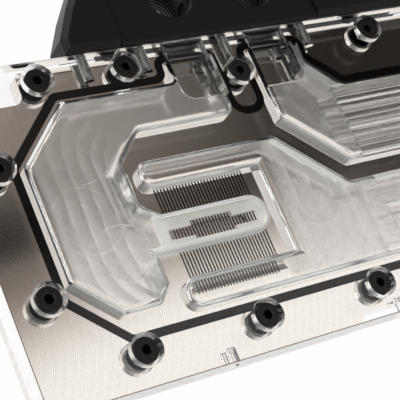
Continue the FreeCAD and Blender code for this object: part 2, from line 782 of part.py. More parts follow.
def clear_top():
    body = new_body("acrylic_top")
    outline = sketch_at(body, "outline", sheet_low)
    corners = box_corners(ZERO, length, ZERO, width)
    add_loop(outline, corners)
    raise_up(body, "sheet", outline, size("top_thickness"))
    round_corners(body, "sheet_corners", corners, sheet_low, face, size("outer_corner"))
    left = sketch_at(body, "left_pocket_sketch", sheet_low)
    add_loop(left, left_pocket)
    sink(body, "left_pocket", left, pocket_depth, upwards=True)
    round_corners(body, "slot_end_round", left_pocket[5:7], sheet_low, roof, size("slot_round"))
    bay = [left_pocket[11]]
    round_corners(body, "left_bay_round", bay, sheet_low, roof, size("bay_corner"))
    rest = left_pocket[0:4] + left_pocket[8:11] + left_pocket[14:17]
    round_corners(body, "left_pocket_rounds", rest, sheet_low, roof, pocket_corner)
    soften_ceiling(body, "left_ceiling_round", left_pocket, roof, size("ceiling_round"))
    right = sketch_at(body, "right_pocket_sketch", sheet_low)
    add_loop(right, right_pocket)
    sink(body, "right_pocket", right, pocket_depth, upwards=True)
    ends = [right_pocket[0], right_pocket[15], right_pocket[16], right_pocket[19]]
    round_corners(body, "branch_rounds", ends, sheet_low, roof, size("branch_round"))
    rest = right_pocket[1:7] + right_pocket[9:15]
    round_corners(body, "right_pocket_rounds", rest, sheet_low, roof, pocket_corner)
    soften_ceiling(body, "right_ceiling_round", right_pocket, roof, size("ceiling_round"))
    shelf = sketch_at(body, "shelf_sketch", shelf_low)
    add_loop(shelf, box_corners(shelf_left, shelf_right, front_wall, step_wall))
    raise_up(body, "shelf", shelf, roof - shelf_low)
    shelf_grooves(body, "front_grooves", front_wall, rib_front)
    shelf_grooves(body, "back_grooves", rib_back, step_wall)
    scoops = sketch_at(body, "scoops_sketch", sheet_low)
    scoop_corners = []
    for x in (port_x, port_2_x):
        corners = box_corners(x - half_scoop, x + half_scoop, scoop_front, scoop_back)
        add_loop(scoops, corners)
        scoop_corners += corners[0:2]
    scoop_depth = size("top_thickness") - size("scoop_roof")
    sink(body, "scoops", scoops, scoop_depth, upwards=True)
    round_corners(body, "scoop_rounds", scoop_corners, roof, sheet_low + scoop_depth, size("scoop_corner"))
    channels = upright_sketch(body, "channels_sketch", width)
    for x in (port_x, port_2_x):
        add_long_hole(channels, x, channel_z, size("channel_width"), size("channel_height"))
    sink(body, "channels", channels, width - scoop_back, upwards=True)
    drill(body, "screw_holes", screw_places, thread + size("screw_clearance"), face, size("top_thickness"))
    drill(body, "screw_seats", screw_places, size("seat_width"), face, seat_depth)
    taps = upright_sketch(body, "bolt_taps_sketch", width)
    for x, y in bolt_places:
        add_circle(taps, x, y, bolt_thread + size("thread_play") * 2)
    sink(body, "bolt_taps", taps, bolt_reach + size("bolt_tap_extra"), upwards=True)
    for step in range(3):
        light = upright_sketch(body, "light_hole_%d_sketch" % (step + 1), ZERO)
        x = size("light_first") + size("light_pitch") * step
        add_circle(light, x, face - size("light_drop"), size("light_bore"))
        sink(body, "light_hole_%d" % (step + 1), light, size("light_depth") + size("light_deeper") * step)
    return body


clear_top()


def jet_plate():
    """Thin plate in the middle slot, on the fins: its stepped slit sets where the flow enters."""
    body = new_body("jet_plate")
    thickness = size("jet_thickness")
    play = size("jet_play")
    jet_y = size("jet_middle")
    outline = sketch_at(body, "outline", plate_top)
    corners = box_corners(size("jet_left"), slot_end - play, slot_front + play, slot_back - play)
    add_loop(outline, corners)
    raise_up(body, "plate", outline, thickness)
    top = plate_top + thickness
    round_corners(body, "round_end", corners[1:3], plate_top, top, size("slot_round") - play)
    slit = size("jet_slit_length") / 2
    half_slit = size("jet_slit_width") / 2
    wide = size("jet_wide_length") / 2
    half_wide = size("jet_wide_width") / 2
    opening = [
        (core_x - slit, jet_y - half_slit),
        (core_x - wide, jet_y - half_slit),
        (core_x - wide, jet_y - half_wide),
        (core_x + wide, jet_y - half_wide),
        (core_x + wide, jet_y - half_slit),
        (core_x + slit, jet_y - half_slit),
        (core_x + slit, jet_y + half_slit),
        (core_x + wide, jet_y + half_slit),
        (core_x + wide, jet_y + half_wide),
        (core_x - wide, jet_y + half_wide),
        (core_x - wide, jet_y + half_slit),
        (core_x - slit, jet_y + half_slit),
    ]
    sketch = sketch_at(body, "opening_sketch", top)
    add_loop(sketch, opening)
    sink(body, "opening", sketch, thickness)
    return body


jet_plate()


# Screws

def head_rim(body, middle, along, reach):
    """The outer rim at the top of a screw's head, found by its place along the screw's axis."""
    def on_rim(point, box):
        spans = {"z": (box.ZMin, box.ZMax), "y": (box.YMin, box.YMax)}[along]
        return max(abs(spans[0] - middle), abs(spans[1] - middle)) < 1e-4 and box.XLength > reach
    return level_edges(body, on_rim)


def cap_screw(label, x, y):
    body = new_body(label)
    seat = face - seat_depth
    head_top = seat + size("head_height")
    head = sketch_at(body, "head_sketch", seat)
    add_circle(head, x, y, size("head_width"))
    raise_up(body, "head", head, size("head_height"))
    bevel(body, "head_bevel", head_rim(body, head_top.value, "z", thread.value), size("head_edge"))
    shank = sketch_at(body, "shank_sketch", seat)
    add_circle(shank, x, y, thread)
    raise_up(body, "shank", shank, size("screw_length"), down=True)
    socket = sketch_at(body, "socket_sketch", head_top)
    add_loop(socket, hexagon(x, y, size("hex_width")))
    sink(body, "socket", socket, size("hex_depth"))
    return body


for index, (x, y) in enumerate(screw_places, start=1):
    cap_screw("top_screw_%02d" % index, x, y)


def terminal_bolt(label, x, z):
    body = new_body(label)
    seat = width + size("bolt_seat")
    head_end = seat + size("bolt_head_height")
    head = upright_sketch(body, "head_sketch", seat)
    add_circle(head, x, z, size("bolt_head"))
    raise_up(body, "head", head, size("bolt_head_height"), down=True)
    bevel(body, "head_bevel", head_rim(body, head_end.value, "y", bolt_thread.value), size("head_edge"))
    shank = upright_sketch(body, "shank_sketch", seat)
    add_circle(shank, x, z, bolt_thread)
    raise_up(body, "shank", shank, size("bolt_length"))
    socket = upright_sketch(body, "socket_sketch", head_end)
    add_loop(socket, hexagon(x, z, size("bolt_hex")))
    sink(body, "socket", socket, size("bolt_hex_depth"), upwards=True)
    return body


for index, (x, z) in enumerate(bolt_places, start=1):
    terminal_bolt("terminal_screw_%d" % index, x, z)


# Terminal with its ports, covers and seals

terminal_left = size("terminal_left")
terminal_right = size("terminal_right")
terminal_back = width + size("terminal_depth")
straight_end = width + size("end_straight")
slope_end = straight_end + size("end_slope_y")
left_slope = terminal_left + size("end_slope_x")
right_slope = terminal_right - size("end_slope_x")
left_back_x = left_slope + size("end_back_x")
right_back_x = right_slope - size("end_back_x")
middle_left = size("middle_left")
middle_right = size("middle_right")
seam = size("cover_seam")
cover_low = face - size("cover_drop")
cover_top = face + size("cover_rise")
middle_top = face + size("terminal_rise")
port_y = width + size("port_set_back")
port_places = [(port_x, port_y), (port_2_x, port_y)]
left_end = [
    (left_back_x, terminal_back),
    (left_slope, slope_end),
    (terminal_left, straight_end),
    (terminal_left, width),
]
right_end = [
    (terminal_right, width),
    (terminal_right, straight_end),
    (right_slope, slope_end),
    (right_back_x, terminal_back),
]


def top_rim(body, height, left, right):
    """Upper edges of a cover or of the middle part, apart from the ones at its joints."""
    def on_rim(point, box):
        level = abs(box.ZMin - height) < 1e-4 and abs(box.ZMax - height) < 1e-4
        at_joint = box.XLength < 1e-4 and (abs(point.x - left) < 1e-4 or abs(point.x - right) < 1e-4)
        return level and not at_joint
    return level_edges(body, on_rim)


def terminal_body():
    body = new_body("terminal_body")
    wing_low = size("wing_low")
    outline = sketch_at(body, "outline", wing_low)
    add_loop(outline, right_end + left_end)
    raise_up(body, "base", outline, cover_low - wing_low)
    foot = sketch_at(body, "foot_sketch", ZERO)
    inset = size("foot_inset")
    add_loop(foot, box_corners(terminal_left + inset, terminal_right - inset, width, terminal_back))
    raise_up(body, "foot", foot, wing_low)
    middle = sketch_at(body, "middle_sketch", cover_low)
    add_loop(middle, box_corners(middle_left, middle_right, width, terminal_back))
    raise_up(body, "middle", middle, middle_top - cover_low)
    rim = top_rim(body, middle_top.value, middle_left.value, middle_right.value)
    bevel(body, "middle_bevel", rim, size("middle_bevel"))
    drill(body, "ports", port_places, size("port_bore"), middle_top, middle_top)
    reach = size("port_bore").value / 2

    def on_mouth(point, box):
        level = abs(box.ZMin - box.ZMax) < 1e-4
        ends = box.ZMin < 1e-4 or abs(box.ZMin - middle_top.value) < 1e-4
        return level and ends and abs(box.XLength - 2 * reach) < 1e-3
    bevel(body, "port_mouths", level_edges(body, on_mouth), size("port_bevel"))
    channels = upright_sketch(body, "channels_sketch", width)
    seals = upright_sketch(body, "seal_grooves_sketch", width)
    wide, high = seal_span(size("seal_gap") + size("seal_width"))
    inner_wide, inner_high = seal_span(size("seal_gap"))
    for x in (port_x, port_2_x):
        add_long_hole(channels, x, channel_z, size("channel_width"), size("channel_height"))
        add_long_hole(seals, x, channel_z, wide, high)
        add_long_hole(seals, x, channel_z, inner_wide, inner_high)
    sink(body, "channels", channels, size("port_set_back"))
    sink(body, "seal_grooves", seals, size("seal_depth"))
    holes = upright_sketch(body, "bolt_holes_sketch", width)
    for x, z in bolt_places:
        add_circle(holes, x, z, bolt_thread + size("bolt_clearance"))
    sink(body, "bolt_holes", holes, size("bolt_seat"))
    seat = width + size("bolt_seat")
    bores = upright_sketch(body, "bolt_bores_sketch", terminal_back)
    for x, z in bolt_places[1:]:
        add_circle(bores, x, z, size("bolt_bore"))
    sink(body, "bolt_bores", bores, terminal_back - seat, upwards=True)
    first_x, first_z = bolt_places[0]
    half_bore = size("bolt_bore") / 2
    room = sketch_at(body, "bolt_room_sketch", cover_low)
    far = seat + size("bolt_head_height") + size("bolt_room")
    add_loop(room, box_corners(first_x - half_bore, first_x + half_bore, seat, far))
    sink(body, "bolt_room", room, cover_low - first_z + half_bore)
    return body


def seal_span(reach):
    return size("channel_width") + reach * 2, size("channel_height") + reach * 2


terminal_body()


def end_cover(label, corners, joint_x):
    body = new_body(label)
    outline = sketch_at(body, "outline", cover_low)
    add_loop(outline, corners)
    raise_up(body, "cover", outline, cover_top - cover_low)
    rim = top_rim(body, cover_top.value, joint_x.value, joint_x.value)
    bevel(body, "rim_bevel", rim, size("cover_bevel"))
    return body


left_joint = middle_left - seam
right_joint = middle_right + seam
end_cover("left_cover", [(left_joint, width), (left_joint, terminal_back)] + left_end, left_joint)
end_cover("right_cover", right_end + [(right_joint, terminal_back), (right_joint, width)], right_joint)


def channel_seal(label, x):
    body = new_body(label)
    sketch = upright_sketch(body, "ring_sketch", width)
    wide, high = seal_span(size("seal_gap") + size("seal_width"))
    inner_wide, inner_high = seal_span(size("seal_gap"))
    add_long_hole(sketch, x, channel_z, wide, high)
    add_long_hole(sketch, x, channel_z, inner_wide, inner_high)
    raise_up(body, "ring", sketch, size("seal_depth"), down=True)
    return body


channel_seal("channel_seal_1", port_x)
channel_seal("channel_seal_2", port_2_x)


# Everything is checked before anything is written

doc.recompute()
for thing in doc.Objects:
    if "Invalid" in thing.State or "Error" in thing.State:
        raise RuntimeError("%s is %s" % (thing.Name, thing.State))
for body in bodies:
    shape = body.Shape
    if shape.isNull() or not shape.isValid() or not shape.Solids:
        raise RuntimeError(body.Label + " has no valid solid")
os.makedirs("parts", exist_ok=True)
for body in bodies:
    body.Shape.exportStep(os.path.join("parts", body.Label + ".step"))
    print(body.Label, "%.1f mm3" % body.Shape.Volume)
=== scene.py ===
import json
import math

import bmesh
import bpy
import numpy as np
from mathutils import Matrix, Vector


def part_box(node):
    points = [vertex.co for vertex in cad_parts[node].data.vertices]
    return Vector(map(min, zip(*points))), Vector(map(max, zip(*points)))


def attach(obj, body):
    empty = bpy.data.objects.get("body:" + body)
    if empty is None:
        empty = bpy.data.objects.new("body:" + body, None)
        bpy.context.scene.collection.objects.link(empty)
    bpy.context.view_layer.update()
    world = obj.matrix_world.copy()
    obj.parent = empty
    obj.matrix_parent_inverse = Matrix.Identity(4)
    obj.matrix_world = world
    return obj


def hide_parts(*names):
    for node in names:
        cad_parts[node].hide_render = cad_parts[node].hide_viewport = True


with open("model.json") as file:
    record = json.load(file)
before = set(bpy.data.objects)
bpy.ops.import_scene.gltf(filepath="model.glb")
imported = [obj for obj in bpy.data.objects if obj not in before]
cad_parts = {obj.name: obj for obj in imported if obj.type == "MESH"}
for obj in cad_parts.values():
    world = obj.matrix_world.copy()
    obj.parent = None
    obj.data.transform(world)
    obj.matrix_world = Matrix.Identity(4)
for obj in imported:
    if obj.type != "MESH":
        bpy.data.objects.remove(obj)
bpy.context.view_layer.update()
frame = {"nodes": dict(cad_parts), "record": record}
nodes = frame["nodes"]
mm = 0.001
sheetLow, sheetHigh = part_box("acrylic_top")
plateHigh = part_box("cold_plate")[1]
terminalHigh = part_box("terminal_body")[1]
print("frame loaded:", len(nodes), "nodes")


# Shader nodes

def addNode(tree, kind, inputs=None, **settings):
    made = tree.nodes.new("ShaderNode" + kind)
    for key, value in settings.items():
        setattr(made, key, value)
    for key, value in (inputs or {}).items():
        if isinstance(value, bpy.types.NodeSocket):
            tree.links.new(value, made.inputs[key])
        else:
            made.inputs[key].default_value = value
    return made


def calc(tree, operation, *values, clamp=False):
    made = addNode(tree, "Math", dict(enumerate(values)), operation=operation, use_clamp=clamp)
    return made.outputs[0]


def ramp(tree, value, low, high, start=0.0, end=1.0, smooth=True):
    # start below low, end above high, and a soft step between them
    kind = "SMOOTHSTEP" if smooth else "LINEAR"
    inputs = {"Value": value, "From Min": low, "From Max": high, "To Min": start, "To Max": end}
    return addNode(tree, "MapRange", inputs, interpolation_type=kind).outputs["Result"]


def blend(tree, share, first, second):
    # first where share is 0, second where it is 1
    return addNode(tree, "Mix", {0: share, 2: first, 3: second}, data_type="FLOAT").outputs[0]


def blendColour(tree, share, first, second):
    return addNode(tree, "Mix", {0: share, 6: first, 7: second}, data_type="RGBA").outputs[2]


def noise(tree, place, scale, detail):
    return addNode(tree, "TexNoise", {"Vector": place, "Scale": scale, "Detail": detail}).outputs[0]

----

Work to complete
Retype, word for word, every line from the line with "doc.recompute()" to the line with "bpy.data.objects.remove(obj)", inclusive. Add nothing.

Task solution
doc.recompute()
for thing in doc.Objects:
    if "Invalid" in thing.State or "Error" in thing.State:
        raise RuntimeError("%s is %s" % (thing.Name, thing.State))
for body in bodies:
    shape = body.Shape
    if shape.isNull() or not shape.isValid() or not shape.Solids:
        raise RuntimeError(body.Label + " has no valid solid")
os.makedirs("parts", exist_ok=True)
for body in bodies:
    body.Shape.exportStep(os.path.join("parts", body.Label + ".step"))
    print(body.Label, "%.1f mm3" % body.Shape.Volume)
=== scene.py ===
import json
import math

import bmesh
import bpy
import numpy as np
from mathutils import Matrix, Vector


def part_box(node):
    points = [vertex.co for vertex in cad_parts[node].data.vertices]
    return Vector(map(min, zip(*points))), Vector(map(max, zip(*points)))


def attach(obj, body):
    empty = bpy.data.objects.get("body:" + body)
    if empty is None:
        empty = bpy.data.objects.new("body:" + body, None)
        bpy.context.scene.collection.objects.link(empty)
    bpy.context.view_layer.update()
    world = obj.matrix_world.copy()
    obj.parent = empty
    obj.matrix_parent_inverse = Matrix.Identity(4)
    obj.matrix_world = world
    return obj


def hide_parts(*names):
    for node in names:
        cad_parts[node].hide_render = cad_parts[node].hide_viewport = True


with open("model.json") as file:
    record = json.load(file)
before = set(bpy.data.objects)
bpy.ops.import_scene.gltf(filepath="model.glb")
imported = [obj for obj in bpy.data.objects if obj not in before]
cad_parts = {obj.name: obj for obj in imported if obj.type == "MESH"}
for obj in cad_parts.values():
    world = obj.matrix_world.copy()
    obj.parent = None
    obj.data.transform(world)
    obj.matrix_world = Matrix.Identity(4)
for obj in imported:
    if obj.type != "MESH":
        bpy.data.objects.remove(obj)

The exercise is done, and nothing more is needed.